In an interview with a University Of Toronto newspaper in 1996, Rae was asked why his same-sex rights bill failed. “There was no search for compromise in the gay and lesbian community,” he said. “It was a collective failure.”

In his 1996 memoir, From Protest To Power, Rae complained that the gay community “demanded the whole loaf, or nothing.”

Just last month, an Xtra reporter asked Rae about the bill’s demise. “I share the disappointment of a lot of people,” he replied, as though someone else had been premier at the time.

There’s something deeply unsettling about Rae’s continued evasion of responsibility on the issue. During his bid for the Liberal leadership last year, he repeatedly accepted blame for many of his shortcomings as Ontario’s premier — but not for Bill 167. As long as he continues to pass the buck on the bill, we can assume there are no lessons learned.

Anatomy of a failure

No one expected that passing Bill 167 would be a walk in the park. But what exactly went wrong?

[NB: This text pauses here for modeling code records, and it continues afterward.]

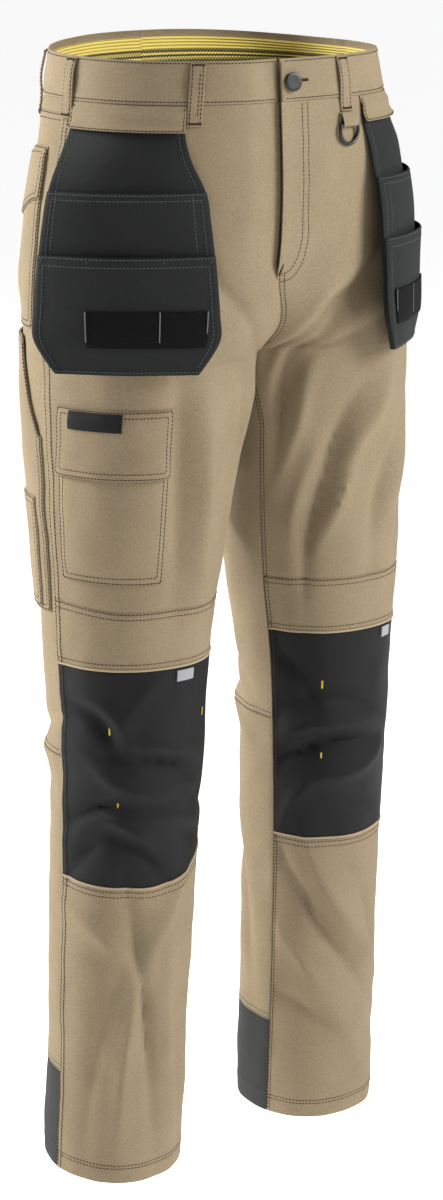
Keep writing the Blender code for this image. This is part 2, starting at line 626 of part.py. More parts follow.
def add_ring():
    """A D-ring that swings on its straight bar, held in a folded tab of webbing."""
    place, normal = lattice[1].at(*RING_PLACE)
    level = np.array((normal[0], normal[1], 0.0))
    level /= np.linalg.norm(level)
    frame = facing_frame(place + level * RING_OUT, level)
    out = Vector((0, 0, 1))
    path = ring_path()
    bm = bmesh.new()
    hoops = []
    for index, spot in enumerate(path):
        ahead = (path[(index + 1) % len(path)] - path[index - 1]).normalized()
        across = ahead.cross(out)
        hoops.append([bm.verts.new(spot + (across * math.cos(turn) + out * math.sin(turn))
                                   * RING_WIRE)
                      for turn in (math.tau * k / 8 for k in range(8))])
    for hoop, following in zip(hoops, hoops[1:] + hoops[:1]):
        for k in range(8):
            bm.faces.new((hoop[k], hoop[(k + 1) % 8], following[(k + 1) % 8], following[k]))
    add_object("d_ring", bm, dark_metal, 60).matrix_world = frame

    turns = [math.tau * (k + 0.5) / 8 for k in range(8)]
    hole = [Vector((0, TAB_HOLE * math.cos(t), TAB_HOLE * math.sin(t))) for t in turns]
    around = [Vector((0, TAB_OUTER * math.cos(t), TAB_OUTER * math.sin(t))) for t in turns]
    around[0] = Vector((0, TAB_TOP, -RING_OUT + LAY_GAP + WEBBING))
    around[-1] = Vector((0, TAB_TOP, -RING_OUT + LAY_GAP / 4))
    bm = bmesh.new()
    start = Vector((-TAB_WIDTH / 2, 0, 0))
    inner_line = [bm.verts.new(spot + start) for spot in hole]
    outer_line = [bm.verts.new(spot + start) for spot in around]
    for k in range(8):
        after = (k + 1) % 8
        bm.faces.new((inner_line[k], outer_line[k], outer_line[after], inner_line[after]))
    moved = bmesh.ops.extrude_face_region(bm, geom=bm.faces[:])["geom"]
    verts = [item for item in moved if isinstance(item, bmesh.types.BMVert)]
    bmesh.ops.translate(bm, verts=verts, vec=(TAB_WIDTH, 0, 0))
    add_object("d_ring_tab", bm, khaki).matrix_world = frame


for side in SIDE_NAMES:
    add_panels(side)
    add_back_pocket(side)
    add_tool_pouch(side)
add_cargo_pocket()
add_thigh_pockets()
fly_rows = [row for row in ROWS if 0.890 < row < WAIST_SEAM]
add_underlap("fly_shield", (*fly_rows, WAIST_SEAM - 0.001), CLOTH + LAY_GAP)
add_underlap("waistband_underlap", (WAIST_SEAM + 0.001, WAIST_HEIGHT - 0.003), WAISTBAND_IN)
add_button()
add_ring()
for name, side, column, width, low in (
    ("belt_loop_side_right", -1, 0.491, 0.014, 0.996),
    ("belt_loop_front_right", -1, 0.190, 0.022, 0.993),
    ("belt_loop_front_left", 1, 0.114, 0.014, 0.999),
    ("belt_loop_side_left", 1, 0.491, 0.014, 0.996),
    ("belt_loop_back_right", -1, 0.660, 0.014, 0.996),
    ("belt_loop_back_left", 1, 0.660, 0.014, 0.996),
    ("belt_loop_back_middle", 1, 0.970, 0.014, 0.996),
):
    add_belt_loop(name, side, column, width, low)
for side, left, right in KNEE_TABS:
    tab = lattice[side].over(left, right, TAB_LOW, TAB_HIGH)
    add_sheet(f"knee_tab_{SIDE_NAMES[side]}", tab, 0.0, CLOTH, tab_cloth)
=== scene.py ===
# %% [markdown]
# # Work trousers, filled out as if worn
# This lesson dresses a pair of work trousers: khaki twill, dark canvas knees, two hanging tool
# pouches and a metal ring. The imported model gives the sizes. Each cut piece is rebuilt as a fine
# thin sheet on the same form, with its creases, seams and stitches, and gets its cloth.

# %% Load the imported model
import json
import math

import bmesh
import bpy
import numpy as np
from mathutils import Matrix, Vector, noise


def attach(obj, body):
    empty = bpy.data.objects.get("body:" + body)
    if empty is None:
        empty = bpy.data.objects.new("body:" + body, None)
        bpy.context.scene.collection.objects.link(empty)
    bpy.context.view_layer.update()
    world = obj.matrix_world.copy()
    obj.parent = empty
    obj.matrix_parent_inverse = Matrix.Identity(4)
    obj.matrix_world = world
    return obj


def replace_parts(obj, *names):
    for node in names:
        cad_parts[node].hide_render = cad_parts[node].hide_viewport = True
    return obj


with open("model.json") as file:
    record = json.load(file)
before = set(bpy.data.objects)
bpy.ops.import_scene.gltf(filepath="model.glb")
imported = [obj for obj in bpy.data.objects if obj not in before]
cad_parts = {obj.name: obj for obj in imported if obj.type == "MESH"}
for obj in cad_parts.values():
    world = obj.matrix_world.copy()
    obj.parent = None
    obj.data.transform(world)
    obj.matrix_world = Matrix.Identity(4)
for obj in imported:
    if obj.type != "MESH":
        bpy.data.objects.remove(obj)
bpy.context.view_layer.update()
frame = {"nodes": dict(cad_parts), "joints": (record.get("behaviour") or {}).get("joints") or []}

print("packed nodes", len(frame["nodes"]))

# %% [markdown]
# ## The form
# Real trousers get their shape from the cut of their panels. Modelling the panels freehand would
# leave gaps at the seams, so one surface is described by girth sections, and every panel is a
# window on it. A place on it has three coordinates: the side (-1 is the wearer's right), the share
# of the way round the leg (0 inseam or middle front, 0.5 outseam, 1 inseam or middle back) and the
# height above the hem.

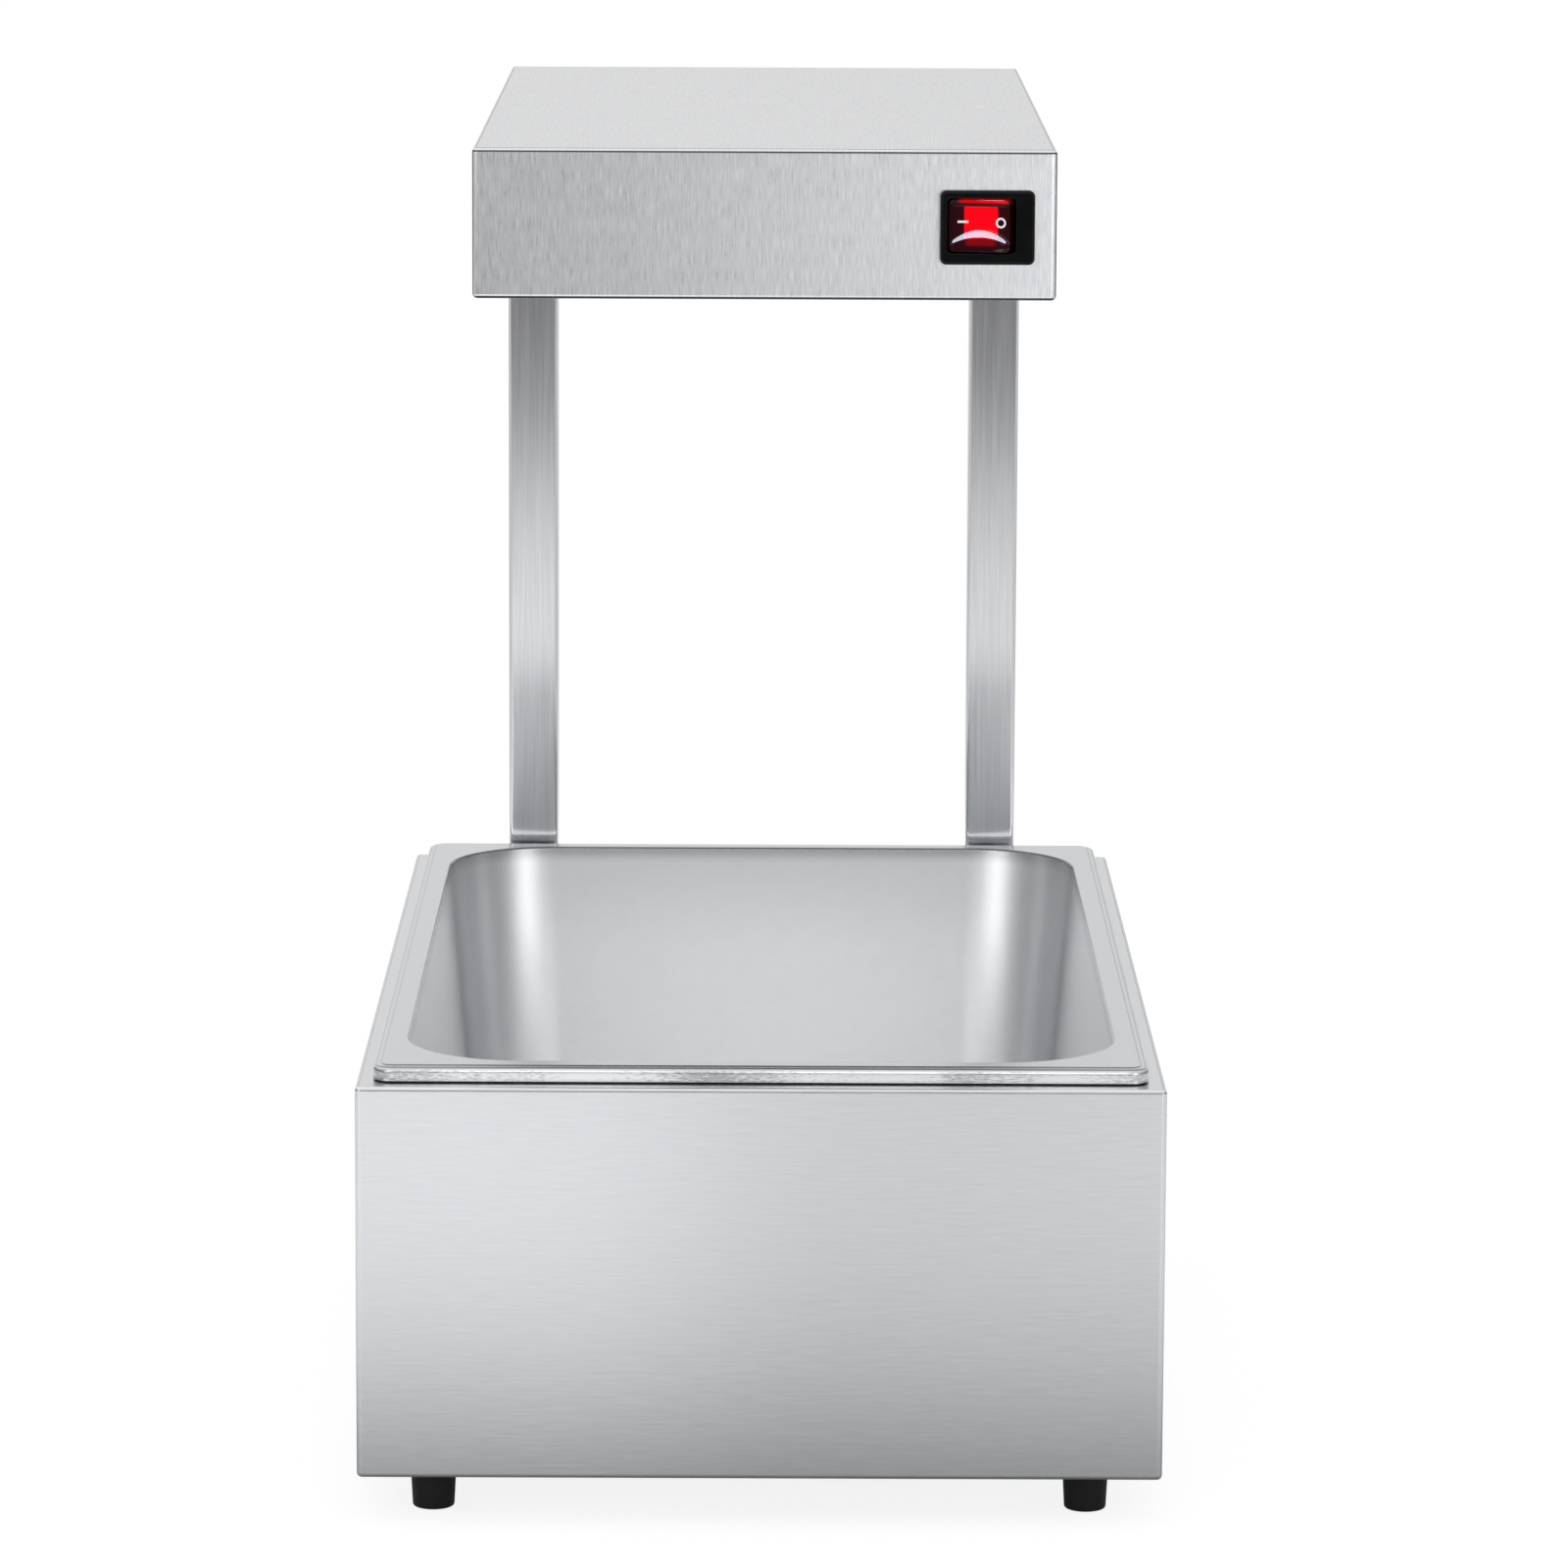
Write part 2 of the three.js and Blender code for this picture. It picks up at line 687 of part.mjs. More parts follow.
function gland_dome_nut() {
  const low = gland_hex_height + seat_gap;
  const high = low + gland_dome_length;
  const inner = gland_collar + seat_gap;
  const lip = gland_hex_height + gland_collar_length + seat_gap;
  const shoulder = high - (gland_dome - gland_dome_mouth);
  return turned([
    [inner, low],
    [gland_dome, low],
    [gland_dome, shoulder],
    [gland_dome_mouth, high],
    [gland_bore + seat_gap, high],
    [gland_bore + seat_gap, lip],
    [inner, lip],
    [inner, low],
  ]);
}

// Terminal block: a row of wire chambers with the screw wells open above
const terminal_pitch = 9;
const terminal_depth = 14;
const terminal_rise = 16;
const terminal_well = 2.2;
const terminal_well_depth = 6;
const terminal_poles = 3;
const terminal_length = terminal_pitch * terminal_poles;

function terminal_block() {
  const body = block(
    at(-terminal_length / 2, -terminal_depth / 2, 0),
    at(terminal_length / 2, terminal_depth / 2, terminal_rise),
  );
  const cuts = [];
  for (let pole = 0; pole < terminal_poles; pole++) {
    const x = (pole - (terminal_poles - 1) / 2) * terminal_pitch;
    cuts.push(bar('z', terminal_well, at(x, 0, terminal_rise - terminal_well_depth),
      terminal_well_depth + overrun));
  }
  return geometryOf(cut(solid(body), cuts));
}

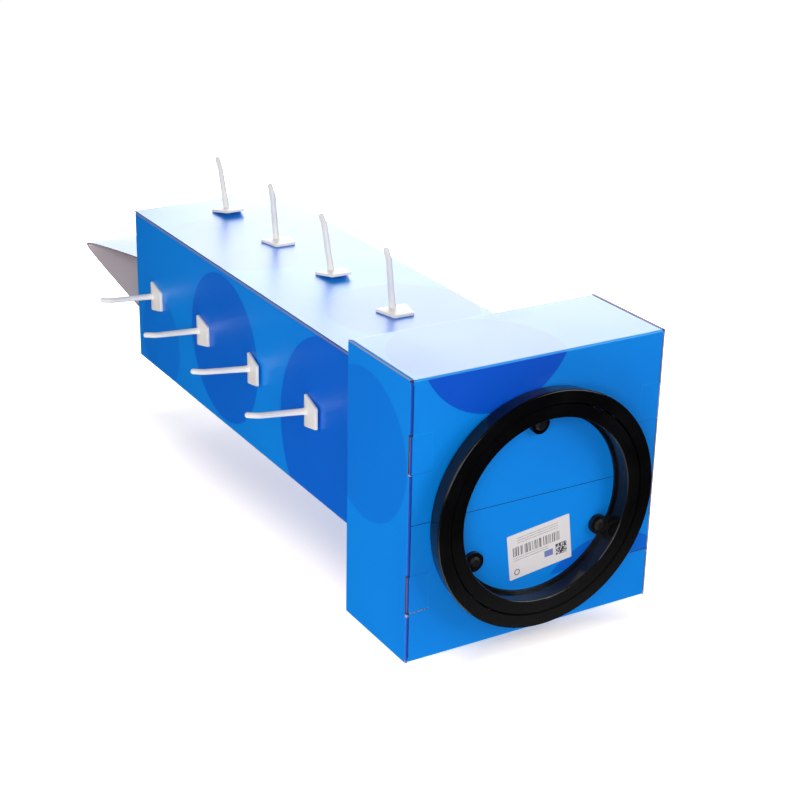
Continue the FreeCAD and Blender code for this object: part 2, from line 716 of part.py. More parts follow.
# Sticker
def make_label():
    """A plain paper sticker on the bottom flap, inside the turntable ring."""
    body = new_body("label")
    outline = new_sketch(body, "XY_Plane", "label_outline")
    rectangle(outline, "-label_width / 2", "label_width / 2", "-label_depth / 2", "label_depth / 2")
    sheet_pad = pad(body, outline, "label_sheet", "label_thick")
    rounded(body, sheet_pad, "label_corners", "label_round", upright)
    body.Placement.Rotation = FreeCAD.Rotation(FreeCAD.Vector(0, 0, 1), LABEL_TURN)
    place(body, across="label_right", back="label_back", up="ring_height - label_thick")
    return body


parts = [make_base_box(), make_column(), make_header_card()]
for face_name in FACES:
    for row_number in range(int(value("hook_rows"))):
        parts.append(make_hook(face_name, row_number))
parts += [make_outer_ring(), make_inner_ring(), make_balls(), make_rivets(), make_label()]
doc.recompute()

# Every object has to be whole before anything is written
for thing in doc.Objects:
    if "Invalid" in thing.State or "Error" in thing.State:
        raise RuntimeError(f"{thing.Name} failed: {thing.State}")
os.makedirs("parts", exist_ok=True)
for part in parts:
    shape = part.Shape
    if shape.isNull() or not shape.isValid() or not shape.Solids:
        raise RuntimeError(f"{part.Label} has no valid shape")
for part in parts:
    shape = part.Shape
    shape.exportStep(f"parts/{part.Label}.step")
    box = shape.BoundBox
    print(f"{part.Label:22s} solids {len(shape.Solids):2d} volume {shape.Volume / 1000:9.3f} cm3 "
          f"x {box.XMin:.1f}..{box.XMax:.1f} y {box.YMin:.1f}..{box.YMax:.1f} "
          f"z {box.ZMin:.1f}..{box.ZMax:.1f}")
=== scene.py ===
# %% [markdown]
# # A hook stand of printed card on a turntable
# The stand is a square column on a shallow box, both folded from printed corrugated card. A plastic
# turntable ring is under the box, sixteen moulded hooks stick out of the column, and a folded card
# stands on top of it. The flat-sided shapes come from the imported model. This lesson gives them their
# finishes, makes the curved pieces, and sets up the camera and the light.

# %% Load the frame
import math

import bpy
import numpy as np
from mathutils import Matrix, Vector


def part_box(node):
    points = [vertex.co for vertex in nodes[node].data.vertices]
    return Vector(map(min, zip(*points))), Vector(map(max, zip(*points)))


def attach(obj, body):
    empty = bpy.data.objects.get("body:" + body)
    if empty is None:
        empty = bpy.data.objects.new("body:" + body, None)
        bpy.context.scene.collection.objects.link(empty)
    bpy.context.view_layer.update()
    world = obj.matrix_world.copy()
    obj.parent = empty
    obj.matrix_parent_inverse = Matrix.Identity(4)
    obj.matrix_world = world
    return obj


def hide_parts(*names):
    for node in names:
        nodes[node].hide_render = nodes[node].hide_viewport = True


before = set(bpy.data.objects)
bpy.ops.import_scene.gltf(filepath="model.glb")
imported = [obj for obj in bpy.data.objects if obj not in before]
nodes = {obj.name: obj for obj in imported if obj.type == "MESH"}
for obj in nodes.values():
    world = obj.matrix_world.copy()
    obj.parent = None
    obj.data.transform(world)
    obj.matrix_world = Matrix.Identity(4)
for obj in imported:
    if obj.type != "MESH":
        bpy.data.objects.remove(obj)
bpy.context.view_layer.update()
scene = bpy.context.scene
scene.view_settings.view_transform = "Standard"

# %% [markdown]
# ## The camera
# The photograph shows the stand on its back, seen from under its base. The stand itself stays
# upright here, so the camera goes below it and looks up along the column. It is turned until the
# stand's front, -Y, points up in the picture. A camera looks down its own -Z axis, so its three axes
# are the columns of its matrix: right, up, and back from what it looks at.

# %% Camera
EYE = Vector((-0.7098, -0.5813, -0.9638))
LOOK_AT = Vector((0.05822, 0.04478, 0.31930))
FOCAL_LENGTH = 79.1
SENSOR_WIDTH = 36.0
FAR_LIMIT = 50.0
ROLL = math.radians(1.18)


def facing(eye, target, up, roll=0.0):
    """The matrix of something at eye whose -Z axis points at target, rolled about that axis."""
    back = (eye - target).normalized()
    right = up.cross(back).normalized()
    above = back.cross(right)
    turn = Matrix((right, above, back)).transposed().to_4x4()
    return Matrix.Translation(eye) @ turn @ Matrix.Rotation(roll, 4, "Z")


camera = bpy.data.objects.new("camera", bpy.data.cameras.new("camera"))
camera.data.lens = FOCAL_LENGTH
camera.data.sensor_width = SENSOR_WIDTH
camera.data.clip_end = FAR_LIMIT
camera.matrix_world = facing(EYE, LOOK_AT, Vector((0, -1, 0)), ROLL)
scene.collection.objects.link(camera)
scene.camera = camera
print("camera", round((LOOK_AT - EYE).length, 3), "m from the middle of the stand")

# %% [markdown]
# ## Shader maths as Python
# A material is a net of small nodes. Written out one by one, a formula such as the distance from a
# disc's centre takes a dozen lines. This class wraps one output socket, and its operators add the
# Math nodes, so the same formula reads like plain arithmetic.


# %% A socket that can be calculated with
class Shade:
    """One output of a node, in the material whose tree it belongs to."""

    def __init__(self, tree, socket=None):
        self.tree = tree
        self.socket = socket

    def make(self, kind, settings=None, values=None, out=0):
        """Adds a node: its settings first, then a value or a link for each socket."""
        node = self.tree.nodes.new(kind)
        for name, setting in (settings or {}).items():
            setattr(node, name, setting)
        for name, value in (values or {}).items():
            if isinstance(value, Shade):
                self.tree.links.new(value.socket, node.inputs[name])
            else:
                node.inputs[name].default_value = value
        return Shade(self.tree, node.outputs[out]) if len(node.outputs) else Shade(self.tree)

    def maths(self, operation, *values):
        return self.make("ShaderNodeMath", {"operation": operation}, dict(enumerate(values)))

    def __add__(self, other):
        return self.maths("ADD", self, other)

    __radd__ = __add__

    def __sub__(self, other):
        return self.maths("SUBTRACT", self, other)

    def __rsub__(self, other):
        return self.maths("SUBTRACT", other, self)

    def __mul__(self, other):
        return self.maths("MULTIPLY", self, other)

    __rmul__ = __mul__

    def __truediv__(self, other):
        return self.maths("DIVIDE", self, other)

    def __pow__(self, other):
        return self.maths("POWER", self, other)

    def __abs__(self):
        return self.maths("ABSOLUTE", self)

    def __lt__(self, other):
        return self.maths("LESS_THAN", self, other)

    def __gt__(self, other):
        return self.maths("GREATER_THAN", self, other)

    def __or__(self, other):
        return self.maths("MAXIMUM", self, other)

    def __and__(self, other):
        return self.maths("MINIMUM", self, other)

    def sine(self):
        return self.maths("SINE", self)

    def ramp(self, low, high):
        """0 at low, 1 at high, and a soft step between them. low may be above high."""
        values = {"Value": self, "From Min": low, "From Max": high}
        return self.make("ShaderNodeMapRange", {"interpolation_type": "SMOOTHSTEP"}, values)

    def blend(self, below, above):
        """A colour that goes from one to the other as this value goes from 0 to 1."""
        node = self.tree.nodes.new("ShaderNodeMix")
        node.data_type = "RGBA"
        sockets = [socket for socket in node.inputs if socket.type == "RGBA"]
        self.tree.links.new(self.socket, node.inputs["Factor"])
        for socket, colour in zip(sockets, (below, above)):
            if isinstance(colour, Shade):
                self.tree.links.new(colour.socket, socket)
            else:
                socket.default_value = (*colour, 1.0)
        return Shade(self.tree, next(s for s in node.outputs if s.type == "RGBA"))

    def noise(self, place, scale, detail=3.0, roughness=0.5):
        values = {"Vector": place, "Scale": scale, "Detail": detail, "Roughness": roughness}
        return self.make("ShaderNodeTexNoise", {}, values)

    def bump(self, height, distance, strength=1.0, normal=None):
        values = {"Height": height, "Distance": distance, "Strength": strength}
        if normal is not None:
            values["Normal"] = normal
        return self.make("ShaderNodeBump", {}, values)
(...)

For starters, Rae waited too long in his government’s term to introduce the legislation. Smart governments deal swiftly with initiatives that involve significant controversy or change, so that people have time to adjust, evaluate or simply forget before it’s time to vote again.

The government also failed to accompany the legislation with a public relations and education campaign. Rae knew the legislation was a hard sell, even within his own party, and yet he failed to devise an appropriate sales strategy.

Political scientist David Rayside assessed the bill’s failure in his book On The Fringe: Gays And Lesbians In Politics. Appropriately, the analysis contains a section entitled “Political Ineptitude.” Rayside points out that the offices of both the premier and the attorney general were ill-equipped to deal with the issue.

“The absence of handling by [Boyd’s] office was not made up by the premier’s office, though intervention from that quarter would normally be more prominent on difficult issues,” he wrote.

“A number of aides at Queen’s Park and activists outside the legislative system have commented on the absence of even apparent activity from Rae’s inner circle. As someone intensely involved in the issue commented, ‘The premier’s office had absolutely nobody managing the issue.’ “

As for Rae’s charge that gay activists refused to compromise, it fails to satisfy: That’s what activists do; it’s their job. Rae was free to depart from the activist agenda, and in the end that’s what he did, surrendering adoption rights like a pair of scissors at airport security.

The free vote stands out as a key error. Rae conceded in his memoir that a free vote “created problems because it ended up allowing a bitter and divisive public debate.” It’s impossible to know how the debate might have unfolded had Rae made a decisive and principled commitment to pass the legislation. Certainly he was a fool to rely on the opposition parties to pass his own legislation for him.

Everybody’s doing it

Ontario’s spousal rights legislation would have been unprecedented in Canada had it passed. Still, despite the novelty of Bill 167, other governments managed to pass similar legislation in short order.

In 1995 BC’s NDP government allowed same-sex couples to adopt and, two years later, began to amend the definition of spouse to include gay and lesbian couples. In fairness to Rae, his Ontario bungle provided them with a detailed road map of what not to do.

Even subsequent Ontario premier Mike Harris, our ardent foe, left a better gay rights legacy than Rae. When the Supreme Court ruled on the landmark M versus H case in 1999, Harris accepted the consequences with resignation.

“We’ll have to conform with the law — and we will,” Harris told reporters, noting his own distaste for the idea. “It is not my definition of family, but it is of others.”

The name of the Tory spousal rights bill crackled with sarcasm. It was called An Act To Amend Certain Statutes To Ensure Their Constitutionality Because Of The Supreme Court Of Canada Decision In M Versus H. But Harris passed it with an efficiency Rae could never muster.

The next year, for better or worse, the federal Liberals recognized gay couples in common-law partnerships. The following year, other provinces began to change their laws: Nova Scotia became the first province to create a domestic partner registry for same-sex couples, and Saskatchewan and Manitoba doled out spousal rights.

An A for effort?

Initial anger over Bill 167 may have focussed on Rae, but over time he would emerge relatively unscathed. Liberal leader Lyn McLeod is most often associated with the bill’s defeat. Her famous flip-flop — pledging and then withdrawing her support for spousal rights — destroyed her reputation and helped finish her career.

How is it that Rae can waltz into the gay community after all these years as though nothing happened?

Likely, he relies on the general tendency of voters to judge words over deeds. Rae is, after all, good with words and boasts an impressive verbal record on gay and lesbian rights.

Then there’s the regrettable Canadian tendency to award an A for effort, regardless of the outcome. It doesn’t matter who wins, we like to say, it’s how you play the game. Rae had the best of intentions and, for some, it’s the thought that counts.

Unfortunately, the next generation of queer issues may be even more contentious than spousal rights were last decade. Canada’s sex laws need to be overhauled so that consensual sex becomes lawful in its varied configurations. We need articulate politicians to champion freedom of expression and to fight censorship.

Bill 167, with its lovey-dovey couples and motherless children, will seem quaint by comparison. Then there are our big cities, the natural habitat of homosexuals. They need serious investment and self-determination, but federal governments have not been forthcoming.

If Rae expects queer votes, he needs to offer us compelling reasons to trust him to deliver — not promise, but deliver — on specific issues.

But first, he really needs to own up to his central role in the betrayal of those gay men and lesbians he now seeks to represent.